Le général Guilleminot, chef d’état-major de Jérôme, conseille de s’en tenir à cette première attaque. Il suffit d’occuper le bois. Reille envoie des ordres analogues. Mais Jérôme s’obstine, s’acharne à combattre. Il veut emporter la position. Il appelle sa seconde brigade (général Soye) pour relever dans le taillis la brigade Baudoin, avec les débris de laquelle il tourne Hougoumont par l’ouest. Sa colonne, qui n’est plus défilée, chemine sous le feu à 600 mètres des batteries anglaises. Elle atteint pourtant la façade nord de Hougoumont et y donne assaut. Tandis que le colonel de Cubières est renversé, grièvement blessé, à bas de son cheval, un géant, surnommé l’enfonceur, le lieutenant Legros, du 1er léger, prend la hache d’un sapeur et brise un vantail de la porte. Une poignée de soldats se précipitent avec lui dans la cour. La masse des Anglais les entoure, les fusille, les extermine ; pas un n’échappe.

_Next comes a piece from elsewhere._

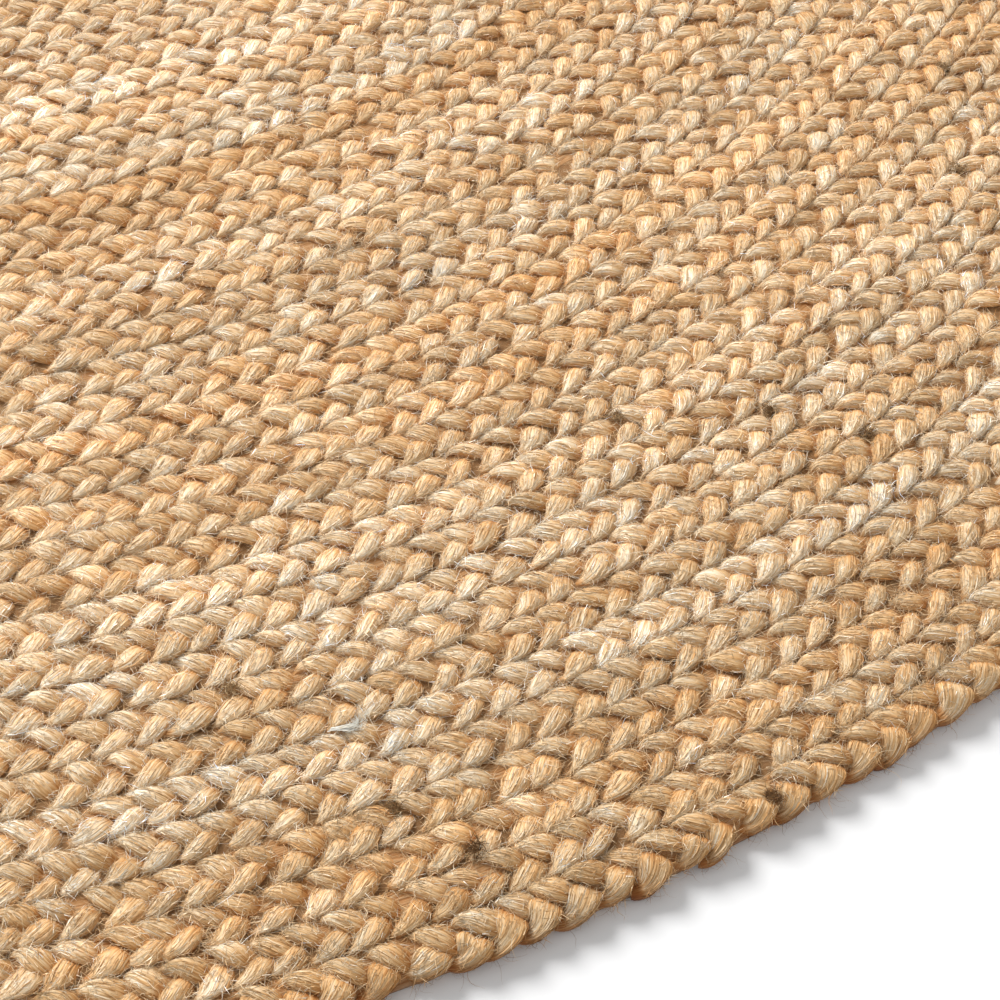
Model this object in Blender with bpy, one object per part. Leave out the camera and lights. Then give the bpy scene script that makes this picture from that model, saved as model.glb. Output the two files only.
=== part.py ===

À ce moment, quatre compagnies de Coldstreams, seul renfort que Wellington, qui voit de loin le combat, mais qui ne s’abuse pas sur l’importance de l’attaque de Hougoumont, a jugé nécessaire d’envoyer, assaillent la colonne française. Pris entre deux feux, les bataillons décimés de Jérôme se replient, partie dans le bois, partie vers la route de Nivelles.


VI

Pendant ce combat, l’Empereur préparait sa grande attaque. Il Ut renforcer les vingt-quatre pièces de 12, jugées d’abord suffisantes pour canonner le centre de la position ennemie, par les batteries de 8 du 1er corps et trois batteries de la garde. On forma ainsi, en avant de la Belle-Alliance, une formidable batterie de quatre-vingts bouches à feu. Il était près d’une heure. Ney dépêcha un de ses aides de camp à Rossomme pour avertir l’Empereur que tout était prêt et qu’il attendait l’ordre d’attaquer. Avant que la fumée de tous ces canons eût élevé un rideau entre les deux collines, Napoléon voulut jeter un dernier regard sur le champ de bataille.

Il aperçut, à environ deux lieues au nord-est, comme un nuage sombre qui semblait sortir des bois de Chapelle-Saint-Lambert.